# Need help with the general formula for the Taylor series of $e^x+\sin(x)$

A while ago, I asked about ways to derive the sigma notation for the infinite series of $$e^x+sin(x)$$.

$$e^x+\sin(x) = 1+2x+\dfrac{x^2}{2!}+\dfrac{x^4}{4!}+\dfrac{2x^5}{5!}+\dfrac{x^6}{6!}+\dfrac{x^8}{8!}+\dfrac{2x^9}{9!}+...$$

Clive Newstead brilliantly gave me two formulas.

There, he said that the pattern of the series, regarding the coefficient of the numerators, is as followed: 1,2,1,0,1,2,1,0

He said that the pattern is "is periodic with period 4"

This comment still puzzles me.
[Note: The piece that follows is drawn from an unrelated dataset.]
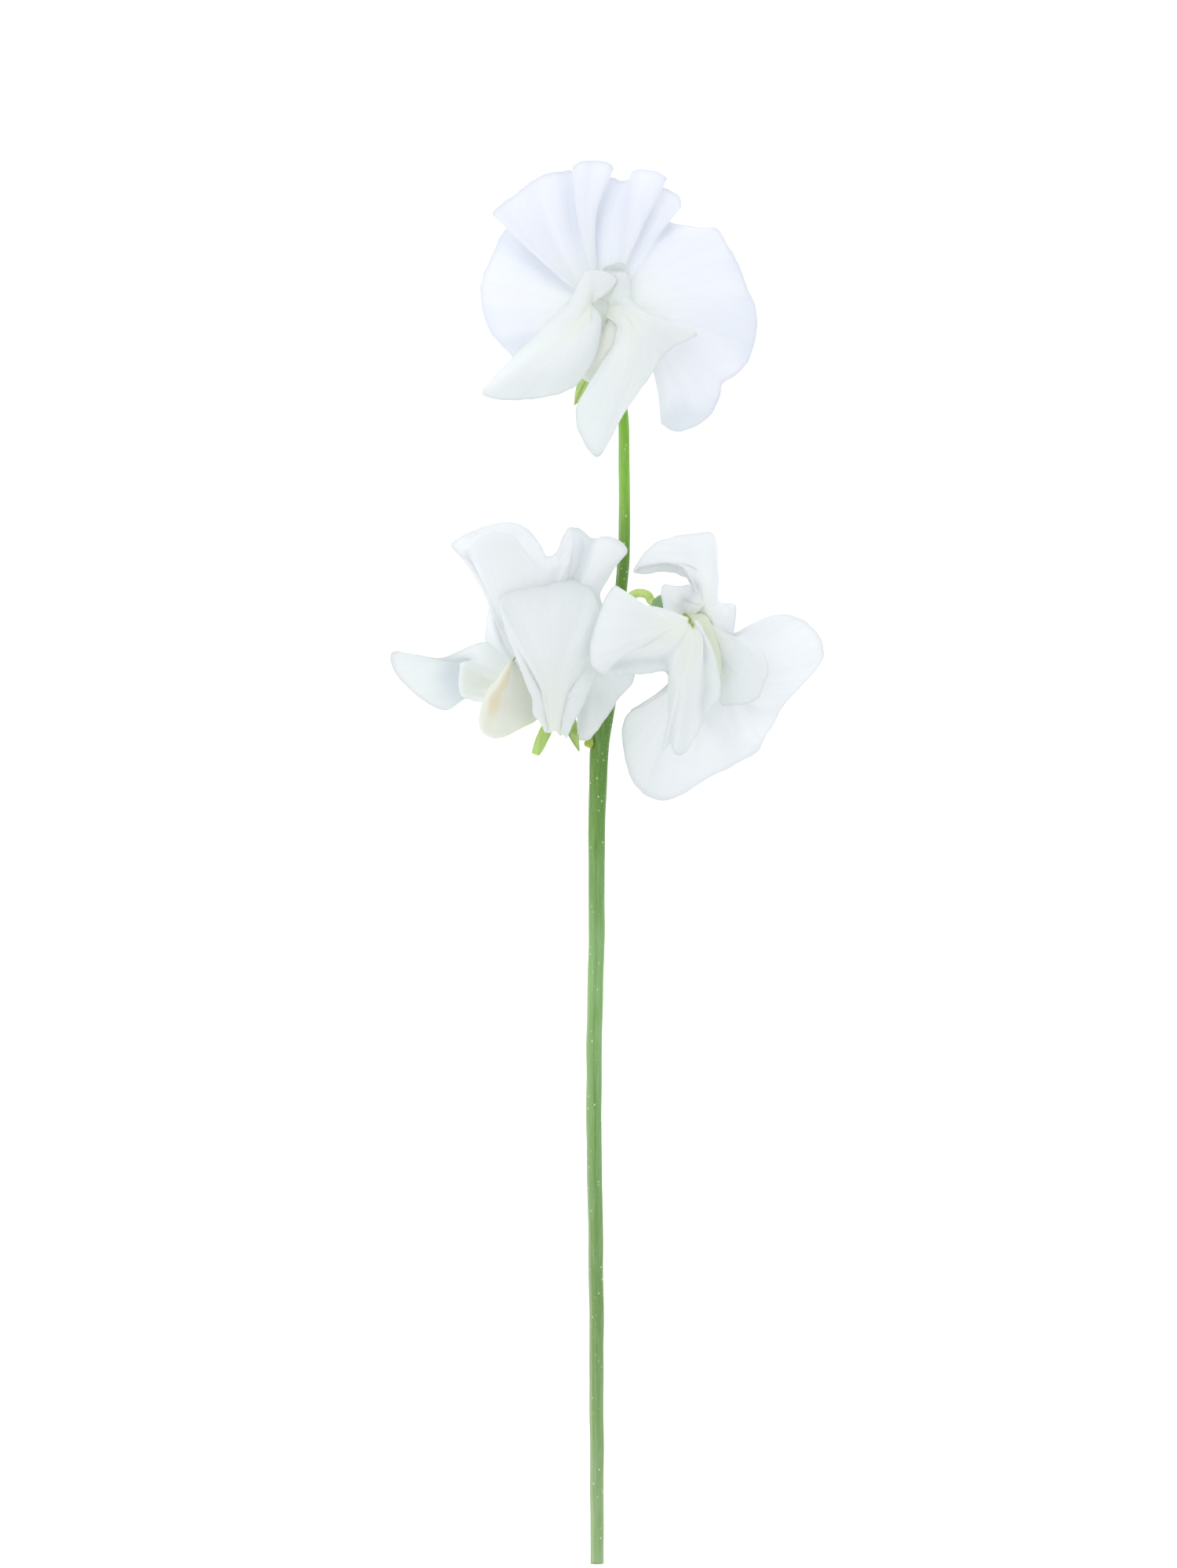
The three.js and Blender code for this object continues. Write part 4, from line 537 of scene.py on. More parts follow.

I have tried to validate his formula and it is true, they are all correct, but I don't know why he can come up with succinct representation of the pattern:

$$\sum_{k=0}^{\infty} \left( \dfrac{x^{4k}}{(4k)!} + \dfrac{2x^{4k+1}}{(4k+1)!} + \dfrac{x^{4k+2}}{(4k+2)!} \right)$$

How does one realize that the power is related to $$4k, 4k+1$$ and $$4k+2$$ and $$4k+3$$?

This seems to relate to finding the general formula for a sequence or series of number, for example, trivially

$$1, 3, 5, 7, ...$$ can be represented as $$2k+1$$

$$0, 2, 4, 6, ...$$ can be represented as $$2k$$

with $$k$$ as the position of the term in the sequence.

So my thought is you to count the terms that have the numerator's coefficient as $$1$$, $$2$$ and $$0$$

The ones that have $$1$$ is $$1^{st}$$, $$3^{sd}$$, $$5^{th}$$, $$7^{th}$$, etc.

The ones that have $$2$$ is $$2^{sd}$$, $$6^{th}$$, $$10^{th}$$, $$14^{th}$$, etc.

The ones that have $$0$$ is $$4^{th}$$, $$8^{th}$$, $$12^{th}$$, $$16^{th}$$, etc.

So the difference between the positions of the terms that contain the coefficient $$1$$ is $$2$$

So the difference between the positions of the terms that contain the coefficient $$2$$ is $$4$$

So the difference between the positions of the terms that contain the coefficient $$0$$ is $$4$$

I find that the general term for terms that contain $$1$$ is $$2k+1$$

I find that the general term for terms that contain $$2$$ is $$4k-2$$

I find that the general term for terms that contain $$0$$ is $$4k$$

But I don't know how to derive these into $$4k$$, $$4k+1$$, $$4k+2$$, $$4k+3$$

I realize that this is similar to finding patterns of a sequence on an IQ test, but I don't know how to derive it. One my friend said I should look into Lagrange's interpolation, but I don't why this technique has anything to do with writing down the general terms for sequences and series.

Could you help me on this?

Methinks, this is a simple question. I am not good at writing down general term of a sequence yet.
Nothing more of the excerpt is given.